Greetings,
I have a playbook which includes this piece…
When run I get this error message
TASK [EPEL : Install the appropriate EPEL package for RHEL/OEL] ****************
fatal: [host]: FAILED! => {“changed”: false, “failed”: true, “msg”: “No Package matching ‘https://dl.fedoraproject.org/pub/epel/epel-release-latest-7.noarch.rpm’ found available, installed or updated”, “rc”: 0, “results”: }
If I run it on the target server manually I get
yum install https://dl.fedoraproject.org/pub/epel/epel-release-latest-7.noarch.rpm
Loaded plugins: product-id, search-disabled-repos, subscription-manager
epel-release-latest-7.noarch.rpm | 14 kB 00:00
Examining /var/tmp/yum-root-NZVCS_/epel-release-latest-7.noarch.rpm: epel-release-7-6.noarch
Marking /var/tmp/yum-root-NZVCS_/epel-release-latest-7.noarch.rpm to be installed
Resolving Dependencies
blahblahblah
I’m running Ansible 2.0.2.0
Any ideas?
I think you can avoid this altogether.
I believe there’s an epel-release package in the main yum repo which you can use to add EPEL to your yum sources (may not have the right terminology here).
- name: ADD EPEL release using a yum package to do so
yum:
name: epel-release
state: present
Hope this helps,
Jon
Thanks Jon,
Unfortunately that package is available for CentOS not Red Hat Enterprise Linux or Oracle Enterprise Linux.
While it is unlikely that I will be installing many RPMs from a URL I would like to know why it isn't working here.

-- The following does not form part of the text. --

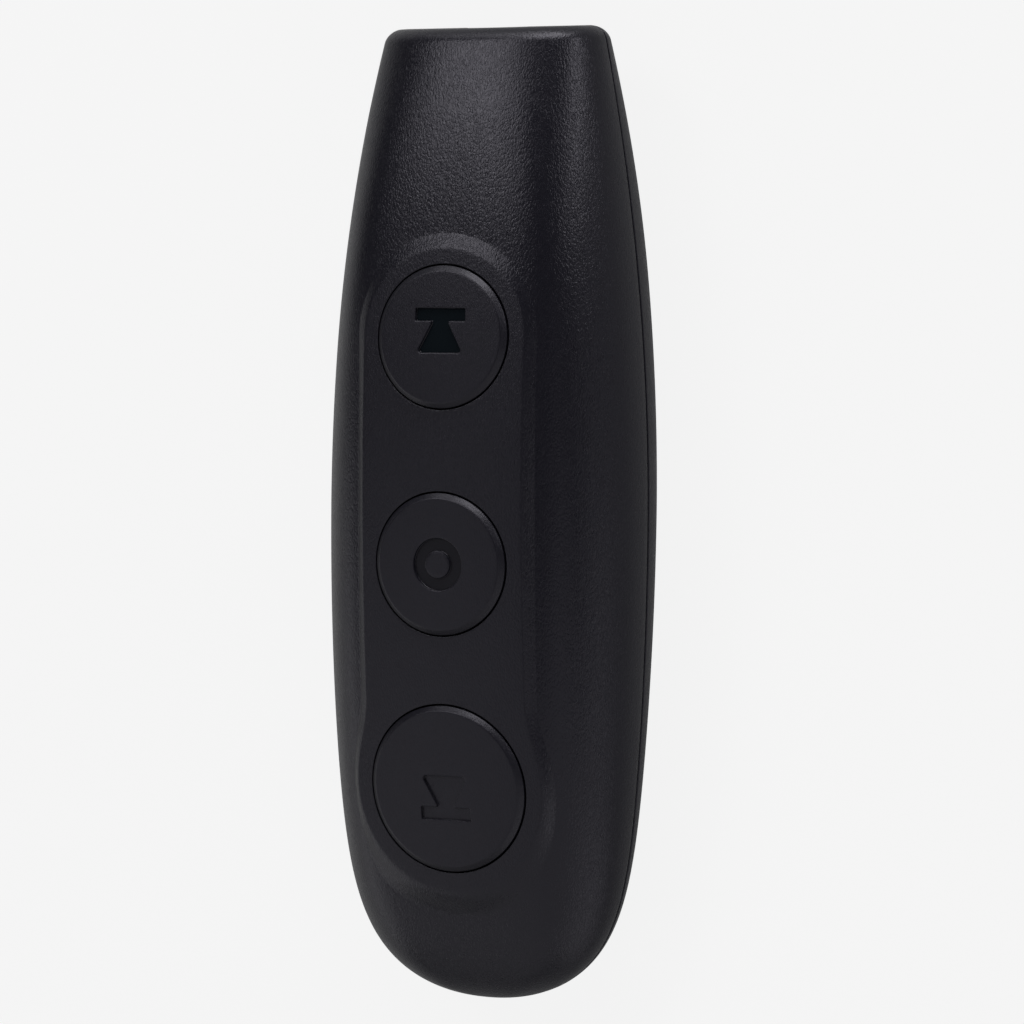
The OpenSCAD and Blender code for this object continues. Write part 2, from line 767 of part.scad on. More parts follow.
module previous_button() {
    color("#232328") at_seam() cap(0) previous_icon();
}
module pointer_button() {
    color("#232328") at_seam() cap(1) pointer_icon();
}
module next_button() {
    color("#232328") at_seam() cap(2) next_icon();
}

plunger_gap = 0.1;
switch_floor = 0.2;
foot_l = 1;
foot_w = 0.7;
foot_t = 0.3;
foot_y = 1.6;
module switch_body(i) {
    color("#c9c9cc") at_seam() translate([0, button_ys[i], board_top]) {
        difference() {
            translate([-switch_w / 2, -switch_w / 2, 0]) cube([switch_w, switch_w, switch_h]);
            translate([0, 0, switch_floor]) cylinder(d = plunger_d + 2 * plunger_gap, h = switch_h);
        }
        for (sx = [-1, 1])
            for (sy = [-1, 1])
                translate([sx * (switch_w + foot_l) / 2 - foot_l / 2 - sx * plunger_gap,
                        sy * foot_y - foot_w / 2, 0])
                    cube([foot_l, foot_w, foot_t]);
    }
}
plunger_stop = 0.15;
module plunger(i) {
    sink = switch_h - switch_floor - travel - plunger_stop;
    color("#17171a") at_seam() translate([0, button_ys[i], switch_top - sink])
        cylinder(d = plunger_d, h = sink + plunger_out, $fn = 32);
}
module previous_switch() {
    switch_body(0);
}
module pointer_switch() {
    switch_body(1);
}
module next_switch() {
    switch_body(2);
}
module previous_plunger() {
    plunger(0);
}
module pointer_plunger() {
    plunger(1);
}
module next_plunger() {
    plunger(2);
}

// Board: it follows the body's outline, with a tongue towards the laser
board_end_y = end_y - 16.5;
board_tail_y = tail_y + 14.5;
tongue_w = 9;
tongue_margin = 1.2;
wire_y = wire_start_y - wire_end - wire_bend;
module circuit_board() {
    color("#1f5a34") at_seam() translate([0, 0, board_lift]) difference() {
        union() {
            linear_extrude(board_t) intersection() {
                plan_outline(board_inset);
                translate([-body_w / 2, board_tail_y]) square([body_w, board_end_y - board_tail_y]);
            }
            translate([-tongue_w / 2, 0, 0]) cube([tongue_w, wire_y + tongue_margin, board_t]);
        }
        for (p = board_screw_xy)
            translate([p[0], p[1], -1]) cylinder(r = board_screw_r + through_gap, h = board_t + 2, $fn = 24);
        for (s = [-1, 1])
            translate([s * pin_x, wire_y, -1]) cylinder(r = wire_r + pilot_gap, h = board_t + 2, $fn = 16);
    }
}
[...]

In my situation the real solution will be to set up my own local repositories and install from those but I am curious as to what I am doing wrong here.
Adam
I think it is telling you literally what is wrong. It is trying to
install a package named:
https://dl.fedoraproject.org/pub/epel/epel-release-latest-7.noarch.rpm
which it isn't finding in any of the yum repositories it knows about.
I think you need to do this in a two stage process.
1) Download the file from
https://dl.fedoraproject.org/pub/epel/epel-release-latest-7.noarch.rpm
2) Then install the file.
To quote from the module documentation page for yum...

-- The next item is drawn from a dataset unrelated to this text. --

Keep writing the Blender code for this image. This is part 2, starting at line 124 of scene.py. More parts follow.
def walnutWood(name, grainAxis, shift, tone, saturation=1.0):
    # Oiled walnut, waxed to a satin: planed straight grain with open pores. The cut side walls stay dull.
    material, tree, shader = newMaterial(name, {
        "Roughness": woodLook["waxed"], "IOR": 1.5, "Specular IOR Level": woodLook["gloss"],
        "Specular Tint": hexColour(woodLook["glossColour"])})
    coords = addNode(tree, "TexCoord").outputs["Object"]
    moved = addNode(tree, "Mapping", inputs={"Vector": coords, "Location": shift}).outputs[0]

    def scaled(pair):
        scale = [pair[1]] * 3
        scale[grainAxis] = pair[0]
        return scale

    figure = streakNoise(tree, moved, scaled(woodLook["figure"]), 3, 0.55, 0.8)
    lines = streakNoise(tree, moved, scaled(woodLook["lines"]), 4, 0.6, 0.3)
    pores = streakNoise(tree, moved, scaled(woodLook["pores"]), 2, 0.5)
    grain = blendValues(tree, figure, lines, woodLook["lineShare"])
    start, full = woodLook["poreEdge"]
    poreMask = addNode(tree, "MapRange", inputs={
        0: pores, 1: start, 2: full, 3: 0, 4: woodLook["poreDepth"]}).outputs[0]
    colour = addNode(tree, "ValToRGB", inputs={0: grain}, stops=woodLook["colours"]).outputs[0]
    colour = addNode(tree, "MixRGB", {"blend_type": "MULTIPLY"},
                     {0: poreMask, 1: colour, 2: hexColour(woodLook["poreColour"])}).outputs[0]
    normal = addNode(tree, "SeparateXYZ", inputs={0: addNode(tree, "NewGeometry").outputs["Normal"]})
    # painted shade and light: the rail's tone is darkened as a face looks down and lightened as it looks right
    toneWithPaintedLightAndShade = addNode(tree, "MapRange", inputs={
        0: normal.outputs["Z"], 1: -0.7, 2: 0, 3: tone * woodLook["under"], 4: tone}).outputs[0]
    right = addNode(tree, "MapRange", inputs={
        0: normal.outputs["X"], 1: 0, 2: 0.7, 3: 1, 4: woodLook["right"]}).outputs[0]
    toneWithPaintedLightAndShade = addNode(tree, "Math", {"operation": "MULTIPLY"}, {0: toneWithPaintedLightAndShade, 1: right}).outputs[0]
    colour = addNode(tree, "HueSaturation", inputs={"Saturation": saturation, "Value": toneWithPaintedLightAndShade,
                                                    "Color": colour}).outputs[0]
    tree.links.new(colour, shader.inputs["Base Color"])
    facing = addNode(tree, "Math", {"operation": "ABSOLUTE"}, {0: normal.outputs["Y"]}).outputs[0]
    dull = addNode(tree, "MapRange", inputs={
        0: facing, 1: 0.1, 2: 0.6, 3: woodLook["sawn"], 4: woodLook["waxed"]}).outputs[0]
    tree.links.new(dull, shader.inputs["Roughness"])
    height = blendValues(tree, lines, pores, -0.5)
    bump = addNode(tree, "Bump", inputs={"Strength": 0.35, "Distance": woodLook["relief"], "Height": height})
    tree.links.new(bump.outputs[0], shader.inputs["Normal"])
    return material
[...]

Package name, or package specifier with version, like name-1.0. When using state=latest, this can be '*' which means run: yum -y update. You can also pass a url or a local path to a rpm file (using state=present). To operate on several packages this can accept a comma separated list of packages or (as of 2.0) a list of packages.
To me that suggests that that should work...
rereading this I spotted where I went wrong... With a URL you have to use state as present not latest. I have changed that and this works.
Thanks everyone.
Adam
What happens when you use state=present instead of latest? Latest
means it looks for newer version of the package, even if it is
installed. I think this could collide with installing from a url
(where no version info is available).
Johannes
Greetings Johannes,
I spotted that in the documentation and you are right. For deployment from a URL you have to use state=present.